→ Task brief
Provide the data again in its entirety, exactly as given.
** start Source data **
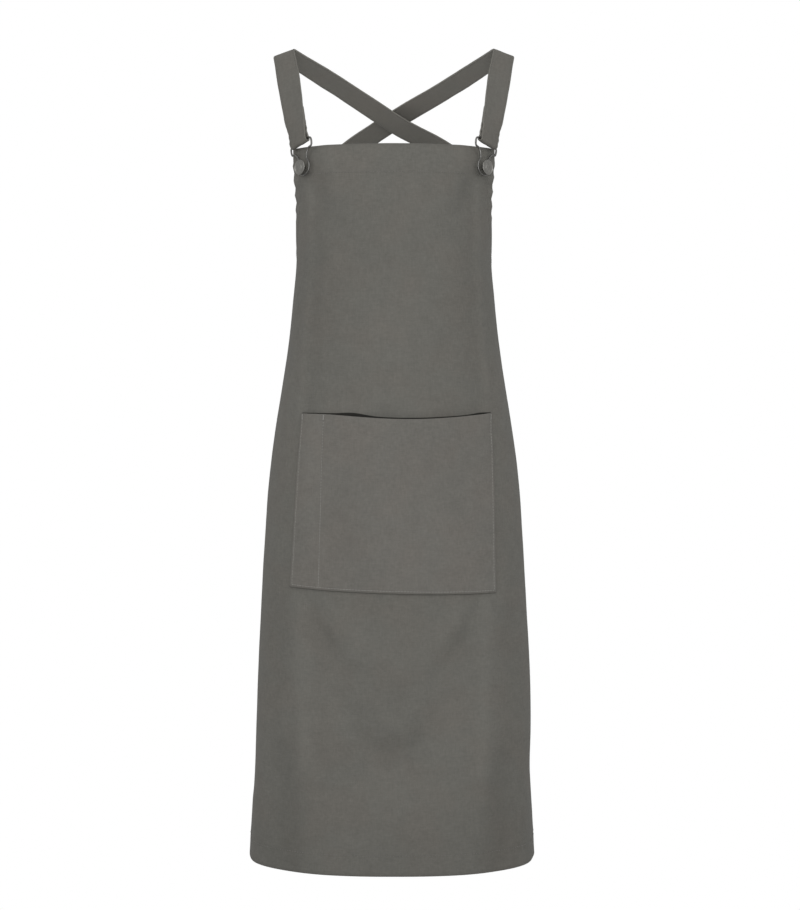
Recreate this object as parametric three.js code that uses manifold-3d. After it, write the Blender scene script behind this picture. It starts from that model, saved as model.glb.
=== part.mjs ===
// Cross back apron, in the shape it keeps when worn: a canvas bib and wrap skirt in one panel, a patch
// pocket, and two straps that hang from wire hooks on the bib, pass over the shoulders and cross behind.
// Millimetres, +Z up, -Y the front. The origin lies midway between the tops of the two shoulders.
import * as THREE from 'three';
import { mergeVertices } from 'three/addons/utils/BufferGeometryUtils.js';
import Module from 'manifold-3d';

const wasm = await Module();
wasm.setup();

// Panel
const apronLength = 872;        // bib's top edge down to the hem
const bibDrop = 120.5;          // shoulder tops down to the bib's top edge
const cornerSag = 3;            // how much lower the bib's top corners hang than its middle
const sagDepth = 24;            // how far down the bib that sag dies away
const bibFlatWidth = 277;       // bib's top edge, measured along the cloth
const cornerFlatWidth = 500;    // at the back corners, where the armhole curves end
const hemFlatWidth = 700;       // round the hem
const cornerDown = 160;         // bib's top edge down to the back corners
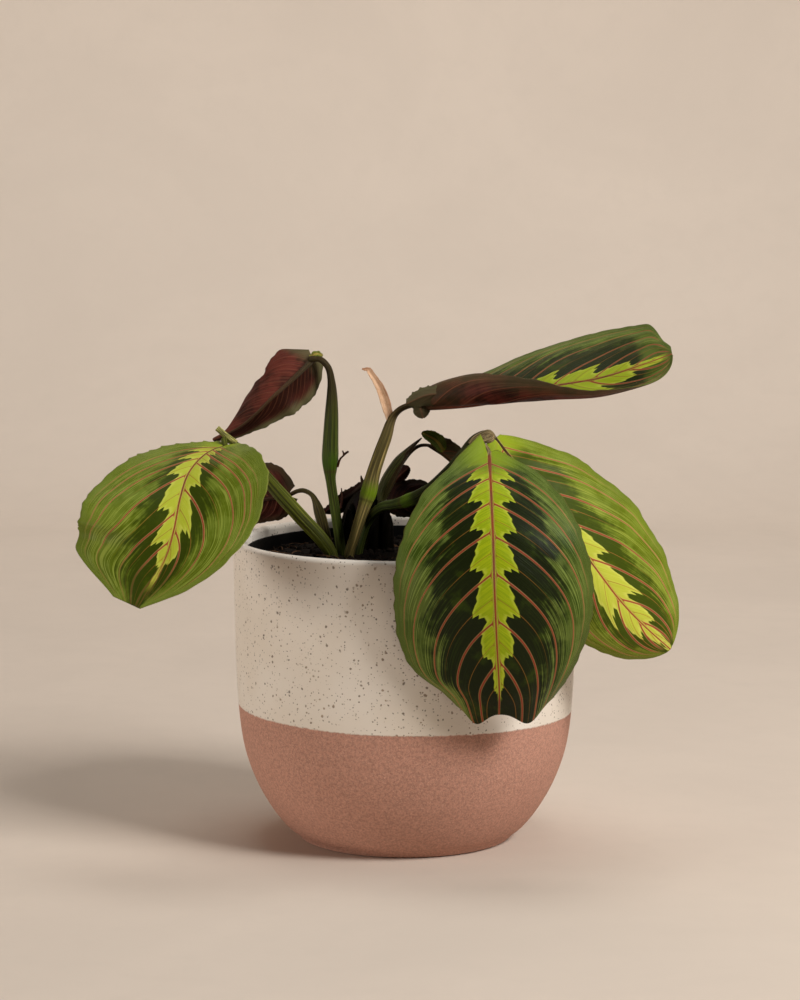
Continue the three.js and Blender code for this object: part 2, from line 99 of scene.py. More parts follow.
** end Source data **
→ Answer in full
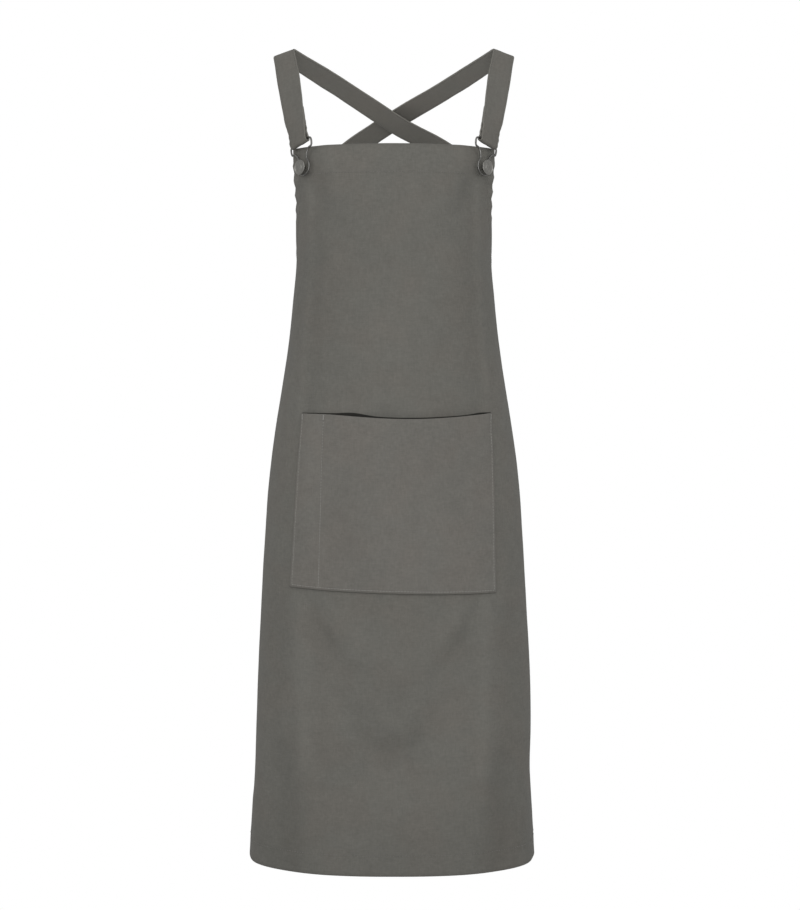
Recreate this object as parametric three.js code that uses manifold-3d. After it, write the Blender scene script behind this picture. It starts from that model, saved as model.glb.
=== part.mjs ===
// Cross back apron, in the shape it keeps when worn: a canvas bib and wrap skirt in one panel, a patch
// pocket, and two straps that hang from wire hooks on the bib, pass over the shoulders and cross behind.
// Millimetres, +Z up, -Y the front. The origin lies midway between the tops of the two shoulders.
import * as THREE from 'three';
import { mergeVertices } from 'three/addons/utils/BufferGeometryUtils.js';
import Module from 'manifold-3d';

const wasm = await Module();
wasm.setup();

// Panel
const apronLength = 872;        // bib's top edge down to the hem
const bibDrop = 120.5;          // shoulder tops down to the bib's top edge
const cornerSag = 3;            // how much lower the bib's top corners hang than its middle
const sagDepth = 24;            // how far down the bib that sag dies away
const bibFlatWidth = 277;       // bib's top edge, measured along the cloth
const cornerFlatWidth = 500;    // at the back corners, where the armhole curves end
const hemFlatWidth = 700;       // round the hem
const cornerDown = 160;         // bib's top edge down to the back corners
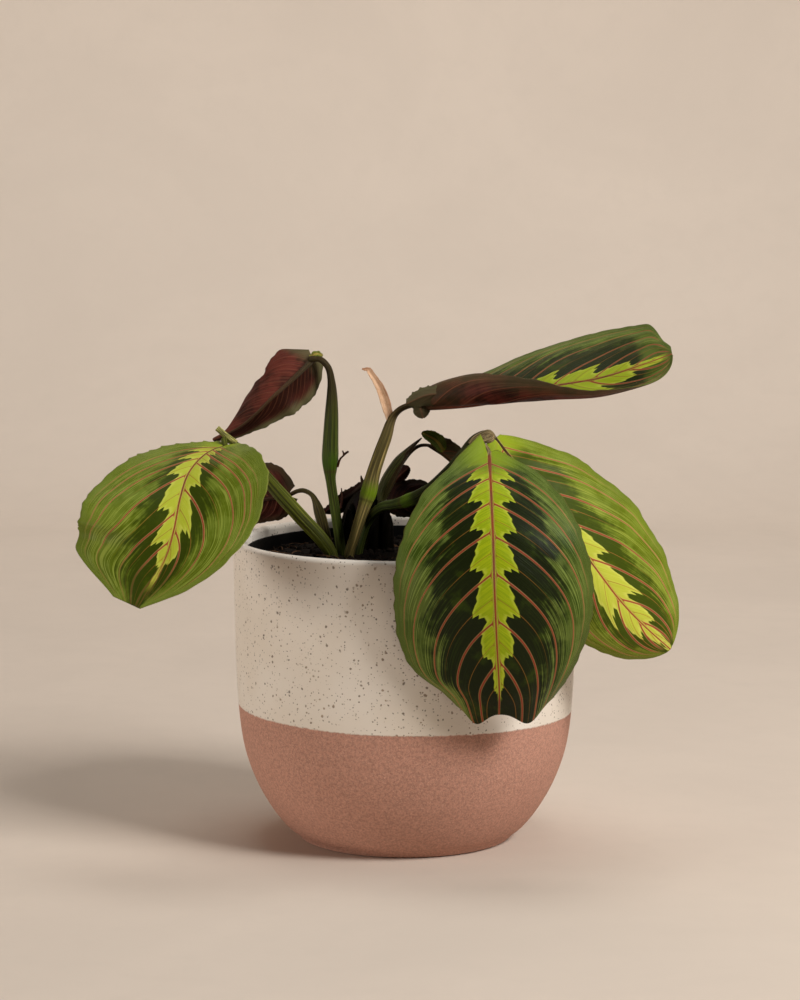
Continue the three.js and Blender code for this object: part 2, from line 99 of scene.py. More parts follow.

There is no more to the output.